What did Donald Trump do today?
He went out of his way to insult a terminally ill man.
Today, Trump signed a routine defense budget bill, formally titled by Congress the "John S. McCain National Defense Authorization Act for Fiscal Year 2019," as a gesture of respect to Sen. John McCain who is gravely ill with cancer. McCain was a Navy pilot who spent more than five years as a prisoner of war during the Vietnam War.
Trump refused to refer to the bill by its name, and did not mention McCain once during 29 minutes of remarks. Neither did Vice-President Mike Pence, or anyone else who spoke at the signing ceremony.
Trump loathes McCain, and has since before he became president. On the campaign trail, he famously mocked McCain's years of torture and captivity by saying "He's a war hero because he got captured? I like people who weren't captured." (The audience at the conservative Family Leadership Summit gasped and booed.) Trump later added, "He lost and he let us down. I don't like losers."
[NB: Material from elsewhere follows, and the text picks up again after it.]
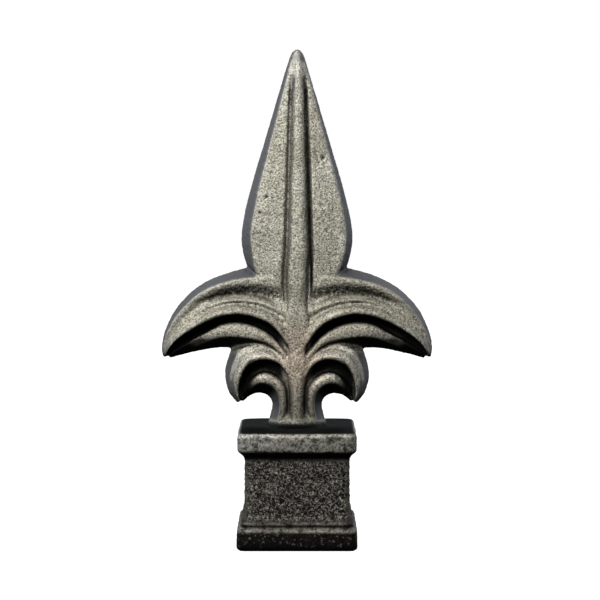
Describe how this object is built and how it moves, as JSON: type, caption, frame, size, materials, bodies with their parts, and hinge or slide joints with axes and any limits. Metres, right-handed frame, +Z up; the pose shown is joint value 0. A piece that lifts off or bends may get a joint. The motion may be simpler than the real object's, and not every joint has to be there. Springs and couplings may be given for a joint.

Their relationship deteriorated further during Trump's term. McCain voted against Trump's attempt to repeal the Affordable Care Act, more on principled grounds than any fondness for "Obamacare," and has called Trump's flirtation with Vladimir Putin "disgraceful." Trump, for his part, has bitterly blamed McCain for the failure of his legislative agenda, and pointedly refused to discipline a White House staffer who made a joke about McCain dying.
Why should I care about this?
- Presidents who can't set aside personal grudges in order to do their jobs can't do their jobs.